As tensões vão se acumulando, aqui e acolá, a partir dos tiros que Bolsonaro costuma dar na direção da Suprema Corte, por ele acusada de persegui-lo. Ministros são chamados de imbecis. Uma reunião com o presidente do STF, Luiz Fux, não garante que o palavreado esdrúxulo de Sua Excelência seja abandonado. Até a aprovação/desaprovação de André Mendonça pelo plenário do Senado pode haver um refluxo no jogo de tiro ao alvo.
O território social não passa de uma paisagem devastada pelo medo e por reclamos por maior cobertor de proteção. O presidente participa de motociatas em Estados, mas a massa não se faz presente. O país vive a maior pandemia em um século, mas o motociclista não foi até hoje visitar um hospital. A não ser os que o recebem para tratar de soluços. O país exibe monumentais carências nas áreas da saúde, educação, saneamento básico, transportes, mas o governo prioriza o plano eleitoral, com medidas que podem atrair o interesse de alguns contingentes.

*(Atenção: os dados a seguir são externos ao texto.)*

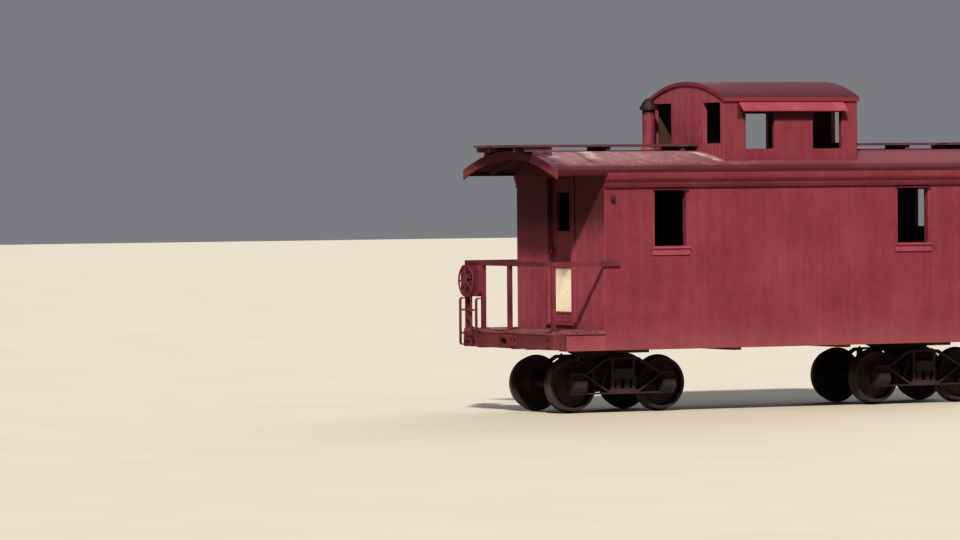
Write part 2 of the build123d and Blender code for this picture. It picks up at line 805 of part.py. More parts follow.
# Cupola: two side walls, two end walls between them, and an arched roof
side_window_z = roof_ridge + cupola_side_sill + cupola_side_window[1] / 2
end_window_z = roof_ridge + cupola_end_sill + cupola_end_window[1] / 2
for side, hand in sides:
    with BuildPart() as cupola_side:
        with BuildSketch(along_side(hand * cupola_half_width)):
            with Locations((cupola_offset, (roof_eave + cupola_ridge) / 2)):
                Rectangle(cupola_length, cupola_ridge - roof_eave)
            with Locations([(cupola_offset + x, side_window_z) for x in cupola_side_windows]):
                Rectangle(*cupola_side_window, mode=Mode.SUBTRACT)
        extrude(amount=hand * cupola_wall)
        add(main_solid, mode=Mode.SUBTRACT)
        add(cupola_space, mode=Mode.INTERSECT)
    keep(cupola_side, f"cupola_side_{side}")

for end, face, way in (("left", cupola_left, -1), ("right", cupola_right, 1)):
    with BuildPart() as cupola_end:
        with BuildSketch(across(face)):
            with Locations((0, (roof_eave + cupola_ridge) / 2)):
                Rectangle(2 * (cupola_half_width - cupola_wall), cupola_ridge - roof_eave)
            with Locations((-cupola_end_window_y, end_window_z), (cupola_end_window_y, end_window_z)):
                Rectangle(*cupola_end_window, mode=Mode.SUBTRACT)
        extrude(amount=-way * cupola_wall)
        add(main_solid, mode=Mode.SUBTRACT)
        add(cupola_space, mode=Mode.INTERSECT)
    keep(cupola_end, f"cupola_end_{end}")

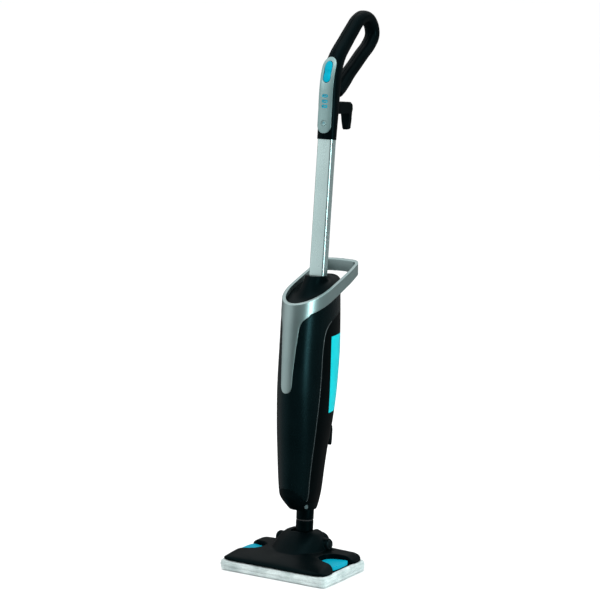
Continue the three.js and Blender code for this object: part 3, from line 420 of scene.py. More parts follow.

O terceiro cinturão é o da gestão, da organização administrativa. Fácil de perceber a defasagem nesse cinturão: a má gestão da pandemia. Que é exibida diariamente pelas telas de TV quando se abre o palanque da CPI da Covid 19. O governo sangra todos os dias e a tendência, de interesse das oposições, é uma sangria desatada, com intenso fluxo de sangue até o final do ano, eis que já se aprovou a continuidade do espetáculo de investigação. Não há como eliminar a mancha sobre o governo bolsonarista que sai dos dutos da CPI. E que eficiência se pode esperar de um ministério que é uma colcha de retalhos, com partes esburacadas, como as que abrigam ministros sob suspeita, envolvidos em escândalos, gente sem competência gerencial, quadros que vivem em torno de uma Torre de Babel?
A administração é um esqueleto torto, sem harmonia de conjunto, e sob o tiroteio que abate alguns ministros- o do desmatamento (ou meio ambiente?) saiu, o da deseducação (quem sabe o nome?) está perdido, o da saúde (ou da doença) também saiu, dando lugar a mais um nome, que tem dificuldades em saber como agradar o paladar do chefe-presidente. Sobram poucos, alguns trabalhando em silêncio com receio de mostrar a cara.
O quarto cinto é o da economia. O ministro Paulo Guedes espera que o piloto automático recomece a funcionar com um PIB chegando aos 5% neste ano. Mas o rolo continua a entravar a reforma tributária, enquanto os setores econômicos se queixam de que a redução dos impostos para as empresas esteja sendo feita com uma tributação elevada sobre dividendos. Algo como toma lá, dá cá. Os gastos públicos têm aumentado em proporção geométrica. Pois é, a esperança está no cinturão econômico. Se for bem ajustado, o país retomará o caminho do crescimento. Mas o desemprego continuará a amargar o caldo, ante o buraco que abarca cerca de 14 milhões de desempregados. A privatização da Eletrobras merece aplausos. Mas é pouco ante a promessa de privatização de centenas de feudos estatais.
Com essa gama de deficiências, o sinal amarelo é prenúncio de que os cordões do governo poderão se romper até outubro de 2022.